The cornerback position is known to have a solid history in the lore of the Buffalo Bills. A number of names ring fondly in the ears of fans of the franchise. Through good times, bad times, and mediocre times, it hasn’t been unusual to see good play out of the cornerback position. Bills Beat continues the “Top Five” theme with the presentation of the top five cornerbacks in the history of the Buffalo Bills. According to yours truly, that is.
5. Terrence McGee
Terrence McGee is a name Bills fans will recall from the drought era who almost always stood out as a good player on a bad team. Despite never being part of a playoff team, McGee was able to put together a solid NFL career. Twice he was a second-team All-Pro (2004 and 2005), and in 2007, he led the NFL with 21 passes defensed. One thing that allowed him to stand out from most other cornerbacks in the league during his career was his superior speed at the position. His ability to keep up with every wide receiver who lined up against him served him extraordinarily well.

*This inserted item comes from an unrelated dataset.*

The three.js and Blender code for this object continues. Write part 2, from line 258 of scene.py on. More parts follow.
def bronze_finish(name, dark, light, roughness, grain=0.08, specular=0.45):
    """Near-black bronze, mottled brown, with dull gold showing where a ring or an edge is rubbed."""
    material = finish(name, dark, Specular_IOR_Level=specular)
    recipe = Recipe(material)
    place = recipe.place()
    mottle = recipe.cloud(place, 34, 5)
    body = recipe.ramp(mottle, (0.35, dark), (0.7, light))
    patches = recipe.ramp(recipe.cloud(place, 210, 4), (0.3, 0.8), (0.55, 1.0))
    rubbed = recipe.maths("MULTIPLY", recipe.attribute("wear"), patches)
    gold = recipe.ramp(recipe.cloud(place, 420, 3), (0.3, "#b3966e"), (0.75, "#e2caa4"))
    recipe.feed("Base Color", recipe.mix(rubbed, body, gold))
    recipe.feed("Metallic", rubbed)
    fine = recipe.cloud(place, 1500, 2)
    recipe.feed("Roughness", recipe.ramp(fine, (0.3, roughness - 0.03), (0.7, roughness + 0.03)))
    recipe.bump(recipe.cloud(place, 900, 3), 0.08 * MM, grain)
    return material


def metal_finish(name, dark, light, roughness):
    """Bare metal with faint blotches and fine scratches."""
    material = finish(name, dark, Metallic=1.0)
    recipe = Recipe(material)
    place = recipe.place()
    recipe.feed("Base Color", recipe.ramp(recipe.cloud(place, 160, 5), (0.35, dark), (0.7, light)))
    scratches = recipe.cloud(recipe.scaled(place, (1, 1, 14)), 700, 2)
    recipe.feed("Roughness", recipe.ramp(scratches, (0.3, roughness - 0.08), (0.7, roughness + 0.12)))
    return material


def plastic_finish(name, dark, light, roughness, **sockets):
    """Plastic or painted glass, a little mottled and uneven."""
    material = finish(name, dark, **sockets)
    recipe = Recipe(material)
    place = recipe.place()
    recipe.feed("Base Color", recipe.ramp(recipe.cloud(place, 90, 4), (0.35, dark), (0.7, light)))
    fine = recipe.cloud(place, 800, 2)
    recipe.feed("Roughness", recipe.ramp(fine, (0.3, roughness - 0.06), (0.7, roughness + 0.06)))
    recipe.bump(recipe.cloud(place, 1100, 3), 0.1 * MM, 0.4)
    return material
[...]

McGee’s speed also served him in another way: he was an excellent kick returner. In 2004, one of his second-team All-Pro seasons, he led the NFL both with three kick return touchdowns and a return long of 104 yards. The speed, agility, and athleticism that propelled him to excel as a returner matched well with his coverage and ball skills as a cornerback.
4. Tre’Davious White
Tre’Davious White is a remarkable talent for the Bills. At just 26, White has already managed to become one of the most decorated Bills to ever play at the cornerback position. His 2019 season is the standout year at this point. That season, he led the NFL with six interceptions and was named first-team All-Pro. His excellent situational awareness is one of the things that makes him a star in this league at the cornerback position. Seeing as he’s still very young, there’s good reason to suspect his career will have many more chapters to come.

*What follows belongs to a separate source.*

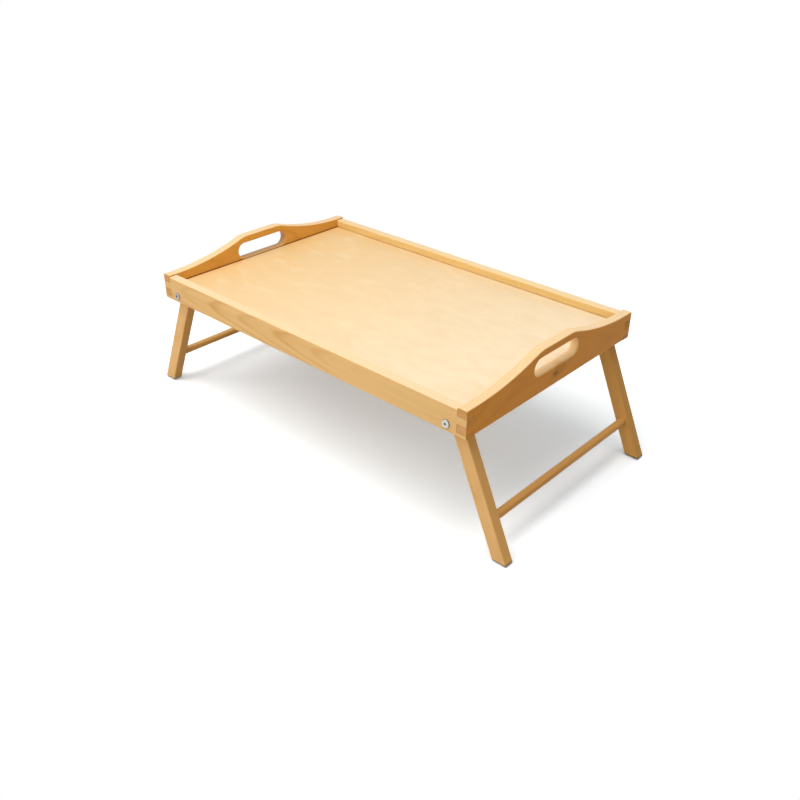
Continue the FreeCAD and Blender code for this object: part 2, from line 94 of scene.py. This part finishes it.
class Tree:
    """A node tree with short calls for the nodes that the finishes are made of."""

    def __init__(self, holder):
        """Takes the node tree of a material or world, and empties it."""
        holder.use_nodes = True
        holder.node_tree.nodes.clear()
        self.nodes, self.links = holder.node_tree.nodes, holder.node_tree.links

    def add(self, kind, **settings):
        node = self.nodes.new("ShaderNode" + kind)
        for name, value in settings.items():
            setattr(node, name, value)
        return node

    def put(self, socket, value):
        if isinstance(value, bpy.types.NodeSocket):
            self.links.new(value, socket)
        elif hasattr(socket.default_value, "__len__") and len(value) < len(socket.default_value):
            socket.default_value = (*value, 1)
        else:
            socket.default_value = value

    def maths(self, operation, *values, clamp=False):
        node = self.add("Math", operation=operation, use_clamp=clamp)
        for socket, value in zip(node.inputs, values):
            self.put(socket, value)
        return node.outputs[0]

    def vector(self, operation, *values):
        node = self.add("VectorMath", operation=operation)
        for socket, value in zip(node.inputs, values):
            self.put(socket, value)
        return node.outputs["Value" if operation in ("DOT_PRODUCT", "LENGTH") else "Vector"]

    def along(self, vector, axis):
        return self.vector("DOT_PRODUCT", vector, axis)

    def off_centre(self, vector, axis):
        """How far the vector reaches along the axis, either way."""
        return self.maths("ABSOLUTE", self.along(vector, axis))

    def around(self, value, share, base):
        """base, moved by a share of how far the value lies from one half."""
        return self.maths("MULTIPLY_ADD", self.maths("SUBTRACT", value, 0.5), share, base)

    def noise(self, vector, pattern, seed=0.0):
        """The pattern's noise, from 0 to 1, at a place in the board's own coordinates."""
        node = self.add("TexNoise", noise_dimensions="4D")
        scale = (pattern.along, pattern.across, pattern.across)
        self.put(node.inputs["Vector"], self.vector("MULTIPLY", vector, scale))
        self.put(node.inputs["W"], seed + pattern.shift)
        self.put(node.inputs["Scale"], 1.0)
        self.put(node.inputs["Detail"], pattern.detail)
        self.put(node.inputs["Roughness"], pattern.roughness)
        return node.outputs["Fac"]

    def span(self, value, low, high, to_low=0.0, to_high=1.0, smooth=True):
        """value brought from one range to another, and kept in it."""
        node = self.add("MapRange", interpolation_type="SMOOTHSTEP" if smooth else "LINEAR")
        for socket, given in zip(node.inputs, (value, low, high, to_low, to_high)):
            self.put(socket, given)
        return node.outputs[0]

    def line(self, value, place, half_width):
        """1 where the value is at the place, and 0 beyond the half width."""
        away = self.maths("ABSOLUTE", self.maths("SUBTRACT", value, place))
        return self.span(away, half_width, LINE_CORE * half_width)

    def between(self, value, low, high):
        """1 between two places, and 0 outside them."""
        from_low = self.maths("GREATER_THAN", value, low)
        return self.maths("MULTIPLY", from_low, self.maths("LESS_THAN", value, high))

    def mix(self, share, one, other):
        node = self.add("Mix", data_type="RGBA", clamp_factor=True)
        colours = [socket for socket in node.inputs if socket.type == "RGBA"]
        self.put(node.inputs["Factor"], share)
        self.put(colours[0], one)
        self.put(colours[1], other)
        return [socket for socket in node.outputs if socket.type == "RGBA"][0]

    def ramp(self, value, stops):
        node = self.add("ValToRGB")
        points = node.color_ramp.elements
        while len(points) < len(stops):
            points.new(0.5)
        for point, (place, level) in zip(points, stops):
            point.position = place
            point.color = (level, level, level, 1)
        self.put(node.inputs[0], value)
        return node.outputs["Color"]

    def bump(self, height, depth):
        node = self.add("Bump")
        self.put(node.inputs["Strength"], 1.0)
        self.put(node.inputs["Distance"], depth)
        self.put(node.inputs["Height"], height)
        return node.outputs["Normal"]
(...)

White; however, is coming off a pretty bad injury that threatens to keep him on the sidelines, at least for the start of the 2022 season. His young age will certainly be a positive thing in this situation, as it will likely serve him well in being able to make an eventual full recovery. Just the same, ACL and meniscus tears aren’t to be taken lightly, and the team is right to be cautious with him as he makes his return to the field.
3. Booker Edgerson
Booker Edgerson was a member of the Bills teams of the early years of the AFL. A member of the AFL championship teams of the mid-’60s, Edgerson also led the AFL in interceptions returned for touchdowns in 1968 (two) and led the league in fumble recovery yards and fumbles returned for touchdowns (39 and 1, respectively).

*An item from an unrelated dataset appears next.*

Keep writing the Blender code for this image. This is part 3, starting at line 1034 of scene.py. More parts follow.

Edgerson was a consistent threat to pick the ball off from opposing quarterbacks. He twice had seasons in which he intercepted over five passes. In the years since his retirement, he’s written the foreword to Cookie Gilchrist’s autobiography and was elected to the Buffalo Bills Wall of Fame in 2010.
2. Nate Odomes
Nate Odomes was a member of the four-time AFC champion Bills teams of the early-‘90s. You could always count on Odomes for consistently good play from the cornerback position. Between the 1988 and 1993 seasons, he started in all but one game. It was also the 1993 season in which he led the NFL in interceptions with nine. This would turn out to be his best season from an individual standpoint, as he came in seventh in Defensive Player of the Year voting at the end of the season.
1994 is where everything went downhill for Odomes. He would miss the entire season on account of a knee injury. Still, in the athletic prime of his career has not even reached 30 years of age at the time, the injury nonetheless killed his career. After not playing at all in 1994 or 1995, he played seven games with Atlanta in 1996 but was nowhere near the player he had once been.
1. Butch Byrd
Butch Byrd takes the #1 spot on this list both because of his historical meaning to the Bills franchise and his consistency at the cornerback position. Byrd was one of the defensive leaders of the two-time AFL champion Buffalo Bills. His consistency and versatility helped ensure he was so. Between the 1964 and 1970 seasons, he never had a season with less than four interceptions. This helped decorate him as a five-time All-AFL player.
Byrd also excelled as a punt returner for the Bills. Between 1965 and 1967, he would put up triple digits in punt return yardage, averaging ten yards a return in 1965. In the years following the AFL’s merger with the NFL, a Board of Selectors put together the AFL All-Time Team. Not surprisingly, he was selected as a 2nd team cornerback for the team.